Abstract

The time T needed to reach a target of width W located at distance D varies as a logarithmic or power function of the quotient of D/W. The received, strong version of Fitts’ law requires isochrony—the invariance of T across different D/W conditions with the same quotient—but there is room for a weaker, yet nontrivial version of Fitts’ law where scale influences T without interacting with the crucial quotient. The data of Fitts’s historic experiments are submitted to Cartesian/polar analysis. While tapping beautifully illustrates the strong, isochronous version of Fitts’ law, contrary to a widespread belief Fitts’s other two experiments were not just half-failed corroborations: The disc-transfer data eloquently illustrate the weak version of Fitts’ law, and the pin-transfer data flatly violate the law.
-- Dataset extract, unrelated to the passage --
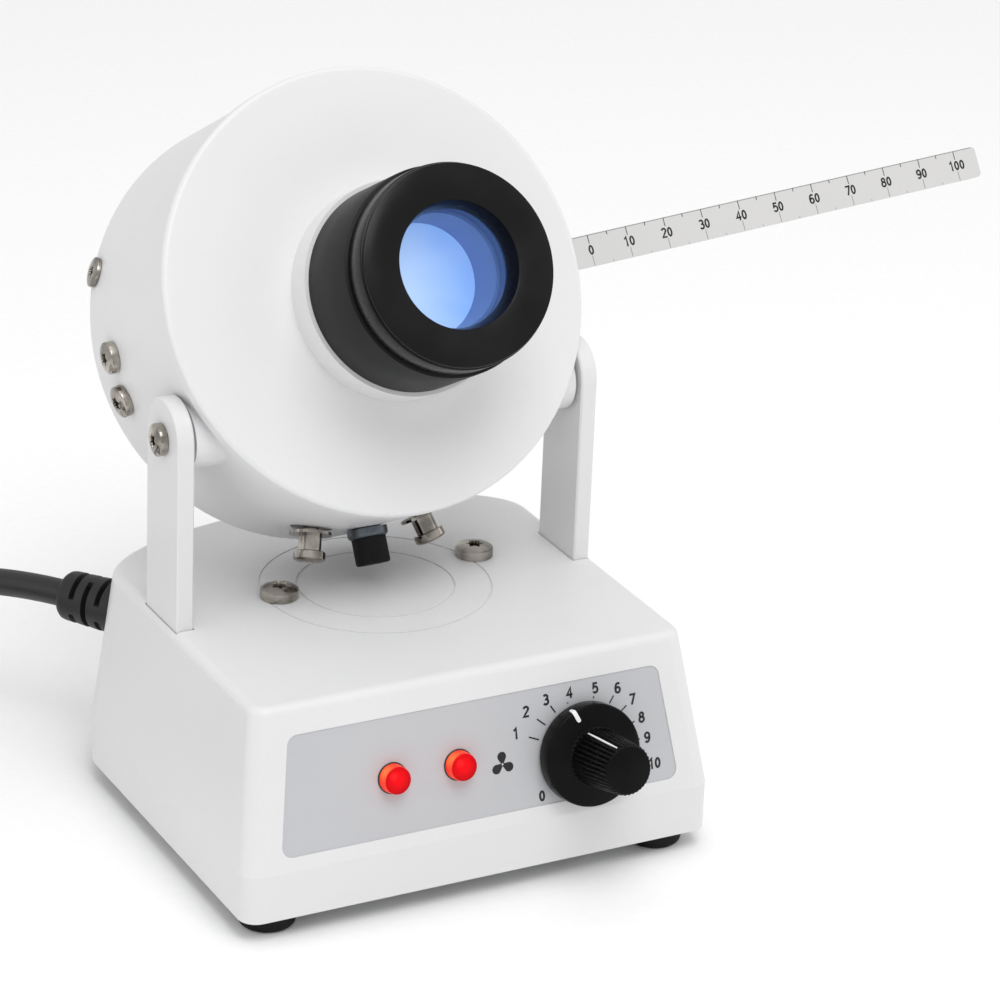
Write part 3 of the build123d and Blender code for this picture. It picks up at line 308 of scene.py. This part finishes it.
def lamp_side(x):
    """Orange-red side with a brighter spot where the light gathers."""
    g = Graph("lamp_side")
    place = PANEL @ shift(x, LAMP_UP, 0)
    fleck = g.noise(260, 3)
    tone = g.blend(g.spread(fleck, 0, 1), (0.80, 0.03, 0.010), (0.92, 0.05, 0.016))
    tone = g.blend(g.spread(g.away(place, (-3.4, 3.0, 2.0)), 0.8, 0, 0.5, 3.4), tone, (1.0, 0.19, 0.05))
    g.set(Base_Color=tone, Roughness=g.spread(fleck, 0.26, 0.36), Specular_IOR_Level=0.2)
    g.set(Emission_Color=tone, Emission_Strength=0.38)
    return g.material


def lit_screen():
    """Opal screen lit from behind, seen through the lens: paler on the left."""
    g = Graph("opal_screen")
    cloud = g.noise(28, 2, distortion=0.6)
    tone = g.blend(g.spread(g.away(EYE, (-18, -3, 21)), 0, 1, 4, 34), (0.60, 0.80, 1.0), (0.22, 0.44, 0.86))
    tone = g.blend(g.spread(cloud, 0, 0.35, 0.4, 0.7), tone, (0.72, 0.86, 1.0))
    g.set(Base_Color=tone, Roughness=0.5, Emission_Color=tone, Emission_Strength=0.72)
    return g.material


def blue_tube(name, first, second, glow):
    g = Graph(name)
    cloud = g.noise(30, 2)
    tone = g.blend(g.spread(cloud, 0, 1), first, second)
    g.set(Base_Color=tone, Roughness=g.spread(cloud, 0.28, 0.42))
    # Painted light: the emission makes the walls glow as if lit by the screen, though they are no lamp.
    g.set(Emission_Color=tone, Emission_Strength=glow)
    return g.material


paint = make_materials()

NODE_MATERIALS = {
    "casting": "base_housing left_arm right_arm arm_crossbar",
    "sheet": "drum_shell front_cover rear_cover",
    "collar": "eyepiece_collar",
    "panel": "control_panel",
    "rubber": "foot_front_left foot_front_right foot_rear_left foot_rear_right "
    "cable_bushing",
    "deep": "lens_retainer",
    "lens": "eye_lens",
    "clear": "sighting_lamp",
    "nylon": "friction_washers",
    "flange": "bushing_flange",
    "nickel": "under_collars plug_pins",
    "steel": "bottom_plate foot_screws knob_shaft board_standoffs lamp_bracket "
    "transformer_core heater_cartridges",
    "bare": "heating_block block_saddle",
    "ceramic": "ceramic_pillar capillary_guide",
    "strip": "thermometer",
    "copper": "transformer_winding",
    "board": "regulator_board",
    "dark": "potentiometer pilot_body_left pilot_body_right fan_frame fan_rotor "
    "terminal_block",
}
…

Surprisingly, however, the pin-transfer data are remarkably simple in the alternative Cartesian description system, factors D and W exerting separate, additive effects on T. PUBLIC SIGNIFICANCE STATEMENT. Sixty years ago Fitts published the first experimental demonstration of the quantitative rule famously known today as Fitts’ law. This paper reports a complete reanalysis of the numerical data that Fitts tabulated in detail in his article, revealing patterns of remarkable coherence that had been so far unsuspected due to undetected ambiguities concerning the dimensions of Fitts’ law. One particular intriguing discovery is that there exist two different versions of Fitts’ law, both eloquently illustrated by Fitts’s own data.